Election Officials and Election Activists PDF  | Print |  Email
By Warren Stewart, VoteTrustUSA   
October 29, 2006

At a public hearing of the Election Assistance Commission (EAC) last week, I was was asked by Commissioner Donetta Davidson what advice I would give to election officials to help counteract the growing crisis of confidence in the election process. I offered some initial suggestions and agreed to provide an expanded list. Many election officials have adopted some or all of these suggestions already and they are to be commended.

1. Audit. Fourteen states will be conducting random hand counted audits of their electronic voting machines this November. This is the single most powerful action that a state election administrator could take to demonstrate their commitment to accuracy and security.  Citizen concern about electronic voting machines is not only motivated by fear of hacking or tampering – there have been dozens of cases of ballot programming errors that have affected election results.

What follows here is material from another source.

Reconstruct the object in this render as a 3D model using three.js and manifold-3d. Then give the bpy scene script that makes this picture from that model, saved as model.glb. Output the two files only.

Conducting a publicly-observed manual hand count of a meaningful percentage of paper records is a win-win proposition. If the audit shows that the electronic tallies were accurate, then voters are reassured. If the audit uncovers irregularities, then further audits should be undertaken and the cause of the irregularities should be investigated. Either way, you have established that your top priority is the accuracy of the election results.  
2. Work with computer security experts. In an op-ed piece last week, EAC Chairman Paul DeGregorio wrote “I strongly encourage experts and others with concerns to join forces with election officials and identify the real security risks - set up mock polling places with all of the Election Day safeguards, including poll workers.” This of course is exactly what happened last December in Leon County, Florida.

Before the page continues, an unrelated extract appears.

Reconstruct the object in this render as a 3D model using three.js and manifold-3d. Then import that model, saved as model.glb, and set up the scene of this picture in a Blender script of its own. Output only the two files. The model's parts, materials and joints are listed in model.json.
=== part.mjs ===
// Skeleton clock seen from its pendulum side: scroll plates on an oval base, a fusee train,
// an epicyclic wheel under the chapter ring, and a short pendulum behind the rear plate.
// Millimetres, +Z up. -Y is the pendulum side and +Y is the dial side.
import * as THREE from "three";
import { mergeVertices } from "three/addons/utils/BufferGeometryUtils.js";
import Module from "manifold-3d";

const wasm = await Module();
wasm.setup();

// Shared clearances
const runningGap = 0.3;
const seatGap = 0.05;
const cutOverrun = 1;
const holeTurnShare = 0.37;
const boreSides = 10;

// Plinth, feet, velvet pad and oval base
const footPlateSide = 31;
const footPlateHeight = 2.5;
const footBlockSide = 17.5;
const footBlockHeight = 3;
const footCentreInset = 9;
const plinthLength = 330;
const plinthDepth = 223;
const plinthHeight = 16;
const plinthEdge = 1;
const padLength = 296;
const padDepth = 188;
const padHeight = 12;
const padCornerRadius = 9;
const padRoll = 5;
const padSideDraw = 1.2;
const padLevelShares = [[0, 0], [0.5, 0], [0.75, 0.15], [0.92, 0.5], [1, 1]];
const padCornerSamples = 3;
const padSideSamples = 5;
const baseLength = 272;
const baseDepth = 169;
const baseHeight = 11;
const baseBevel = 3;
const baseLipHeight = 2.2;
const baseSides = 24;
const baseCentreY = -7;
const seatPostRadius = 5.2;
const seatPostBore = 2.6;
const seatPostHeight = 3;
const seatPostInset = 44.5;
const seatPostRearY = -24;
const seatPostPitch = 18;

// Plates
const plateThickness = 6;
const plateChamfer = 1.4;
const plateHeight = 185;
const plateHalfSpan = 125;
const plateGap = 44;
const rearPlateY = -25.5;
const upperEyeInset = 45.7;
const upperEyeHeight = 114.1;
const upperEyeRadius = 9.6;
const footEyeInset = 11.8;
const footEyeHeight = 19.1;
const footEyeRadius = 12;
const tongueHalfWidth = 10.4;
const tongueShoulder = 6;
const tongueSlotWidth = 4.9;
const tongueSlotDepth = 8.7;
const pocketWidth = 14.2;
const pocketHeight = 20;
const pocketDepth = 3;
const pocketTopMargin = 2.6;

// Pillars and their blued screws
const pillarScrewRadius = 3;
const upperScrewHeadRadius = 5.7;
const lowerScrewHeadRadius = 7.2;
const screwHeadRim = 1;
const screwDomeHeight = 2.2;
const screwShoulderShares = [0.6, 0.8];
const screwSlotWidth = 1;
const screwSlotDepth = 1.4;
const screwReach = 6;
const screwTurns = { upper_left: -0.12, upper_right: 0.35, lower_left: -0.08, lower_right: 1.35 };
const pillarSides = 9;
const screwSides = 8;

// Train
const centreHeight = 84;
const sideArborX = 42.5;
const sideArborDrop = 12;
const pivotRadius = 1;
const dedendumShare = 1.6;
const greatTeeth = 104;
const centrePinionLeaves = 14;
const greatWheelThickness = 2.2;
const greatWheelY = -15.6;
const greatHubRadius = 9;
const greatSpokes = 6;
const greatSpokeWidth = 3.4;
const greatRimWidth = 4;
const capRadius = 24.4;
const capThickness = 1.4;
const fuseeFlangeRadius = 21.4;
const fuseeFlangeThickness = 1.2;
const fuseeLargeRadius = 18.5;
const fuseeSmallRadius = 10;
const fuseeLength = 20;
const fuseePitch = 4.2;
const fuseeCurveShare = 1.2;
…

Supervisor of Elections Ion Sancho invited computer security experts to show whether an election could be hacked – a mock election with all of the Election Day safeguards. But the result was uncomfortable - the experts demonstrated that election results could be altered undetectably. One would think that this revelation, and the revelations of countless other studies, would lead election officials to demand that the machines not be used until the vulnerabilities were addressed. However, while a few states did institute stronger security procedures, most did not, and the flaw exploited in Leon County remains in the equipment, which will used in dozens of states across the country next week.


Chairman DeGregorio is right, state election officials should be encouraged to work with activists & IT security experts to identify real security risks by conducting testing in the real world environment of elections: the processes he describes in this editorial, going all the way from the vendors to the national testing laboratories to state testing to the conduct of elections to the counting and reporting of the results.  

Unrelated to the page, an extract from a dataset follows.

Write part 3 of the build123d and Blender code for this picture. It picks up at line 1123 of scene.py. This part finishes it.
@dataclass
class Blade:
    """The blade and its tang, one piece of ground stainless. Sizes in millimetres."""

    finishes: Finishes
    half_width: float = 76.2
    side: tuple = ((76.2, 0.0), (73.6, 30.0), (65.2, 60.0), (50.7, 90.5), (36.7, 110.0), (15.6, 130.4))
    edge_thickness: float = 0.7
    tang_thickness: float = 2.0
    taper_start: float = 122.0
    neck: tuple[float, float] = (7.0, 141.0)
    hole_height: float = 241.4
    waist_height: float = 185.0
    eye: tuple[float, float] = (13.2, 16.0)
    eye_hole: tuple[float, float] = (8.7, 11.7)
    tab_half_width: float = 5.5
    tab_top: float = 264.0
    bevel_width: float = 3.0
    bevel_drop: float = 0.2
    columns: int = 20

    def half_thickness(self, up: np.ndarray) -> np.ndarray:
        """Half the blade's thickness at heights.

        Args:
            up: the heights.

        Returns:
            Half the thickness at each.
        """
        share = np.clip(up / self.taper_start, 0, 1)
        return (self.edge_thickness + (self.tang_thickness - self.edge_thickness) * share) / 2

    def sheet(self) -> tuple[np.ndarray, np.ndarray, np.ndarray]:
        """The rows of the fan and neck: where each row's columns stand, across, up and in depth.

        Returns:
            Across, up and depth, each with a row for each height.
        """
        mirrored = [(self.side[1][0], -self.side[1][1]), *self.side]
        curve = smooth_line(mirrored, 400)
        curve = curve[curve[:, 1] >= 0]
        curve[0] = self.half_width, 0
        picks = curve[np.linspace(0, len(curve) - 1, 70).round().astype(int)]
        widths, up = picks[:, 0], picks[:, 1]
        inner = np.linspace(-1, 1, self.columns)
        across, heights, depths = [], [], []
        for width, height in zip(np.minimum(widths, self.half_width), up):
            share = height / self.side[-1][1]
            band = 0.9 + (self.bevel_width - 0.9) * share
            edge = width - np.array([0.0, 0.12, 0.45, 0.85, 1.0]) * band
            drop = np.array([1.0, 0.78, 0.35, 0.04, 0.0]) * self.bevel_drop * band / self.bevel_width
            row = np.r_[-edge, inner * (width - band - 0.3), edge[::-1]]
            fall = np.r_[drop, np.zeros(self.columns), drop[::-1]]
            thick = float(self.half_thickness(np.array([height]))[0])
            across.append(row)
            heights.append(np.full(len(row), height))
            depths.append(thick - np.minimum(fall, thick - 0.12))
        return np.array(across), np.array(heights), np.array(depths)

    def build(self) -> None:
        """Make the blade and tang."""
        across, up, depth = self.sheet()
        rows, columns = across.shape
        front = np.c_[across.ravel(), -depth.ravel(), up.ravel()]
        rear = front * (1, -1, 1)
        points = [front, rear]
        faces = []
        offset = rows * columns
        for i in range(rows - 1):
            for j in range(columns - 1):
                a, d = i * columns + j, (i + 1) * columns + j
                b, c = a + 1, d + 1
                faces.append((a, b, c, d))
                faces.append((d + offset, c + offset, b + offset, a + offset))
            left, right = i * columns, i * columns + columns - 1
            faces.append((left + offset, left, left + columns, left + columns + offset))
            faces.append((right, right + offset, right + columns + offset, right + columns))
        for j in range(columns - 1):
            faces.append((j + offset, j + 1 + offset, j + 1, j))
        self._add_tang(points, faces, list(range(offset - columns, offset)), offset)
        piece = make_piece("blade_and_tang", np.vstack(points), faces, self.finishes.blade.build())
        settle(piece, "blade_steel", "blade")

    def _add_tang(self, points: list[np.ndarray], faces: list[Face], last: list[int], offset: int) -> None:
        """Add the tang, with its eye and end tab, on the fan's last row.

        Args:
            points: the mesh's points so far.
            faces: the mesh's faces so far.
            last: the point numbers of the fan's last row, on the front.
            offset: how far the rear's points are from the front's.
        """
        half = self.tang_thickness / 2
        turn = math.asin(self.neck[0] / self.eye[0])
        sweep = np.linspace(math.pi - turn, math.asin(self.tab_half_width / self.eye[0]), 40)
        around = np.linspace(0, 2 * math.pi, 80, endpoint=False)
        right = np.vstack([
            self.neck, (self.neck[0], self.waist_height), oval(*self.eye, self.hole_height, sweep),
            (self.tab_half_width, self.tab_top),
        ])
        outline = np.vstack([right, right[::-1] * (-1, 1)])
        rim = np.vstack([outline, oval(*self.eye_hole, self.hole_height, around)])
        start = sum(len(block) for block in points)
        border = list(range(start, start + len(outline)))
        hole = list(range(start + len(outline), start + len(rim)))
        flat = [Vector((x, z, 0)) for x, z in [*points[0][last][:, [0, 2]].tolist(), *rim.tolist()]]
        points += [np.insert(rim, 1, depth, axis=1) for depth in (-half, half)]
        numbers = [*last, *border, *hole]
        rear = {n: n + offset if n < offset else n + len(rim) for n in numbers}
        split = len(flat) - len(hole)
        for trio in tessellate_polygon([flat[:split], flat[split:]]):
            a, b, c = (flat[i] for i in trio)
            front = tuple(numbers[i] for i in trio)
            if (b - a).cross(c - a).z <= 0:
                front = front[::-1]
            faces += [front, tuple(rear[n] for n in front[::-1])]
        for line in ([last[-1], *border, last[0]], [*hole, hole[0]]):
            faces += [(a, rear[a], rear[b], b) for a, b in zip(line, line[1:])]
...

3. Post as much information as possible. Provide your voters with as much information as you possibly can on your official website and make it easy to find. Never decide that no one will be interested in this certification report or that precinct-level election data. I am interested and I know plenty of citizens in every state who are interested too.

4. Avoid using voting industry talking points. Election integrity activists read the manufacturers’ press releases and marketing materials and we recognize when the same message comes from vendor representatives and election officials. You were elected or appointed to serve the citizens of your state, not to act as a public relations representative for the voting machine manufacturers and their products that you have spent taxpayer money to purchase.

5. Don’t dismiss citizen concern. Voters are tired of being dismissed as uninformed and naive. There are dedicated activists in every state that have committed years  of their lives to learning about the complexities of election administration, the Help America Vote Act, their state election code, and the voting technology being used in their county. They, in turn, represent thousands of voters that may not be as sophisticated but have serious and legitimate concerns about the voting machines on which they cast and count their votes.

When something goes wrong - admit it and fix it. Rather than dismissing election integrity activists who draw attention to election irregularities, engage them in improving the process. In several states election officials have embraced citizen activists, involving them in election reform task forces and audit teams. Election officials and voting activists share the same goal – fair elections - and we should be working together toward that goal.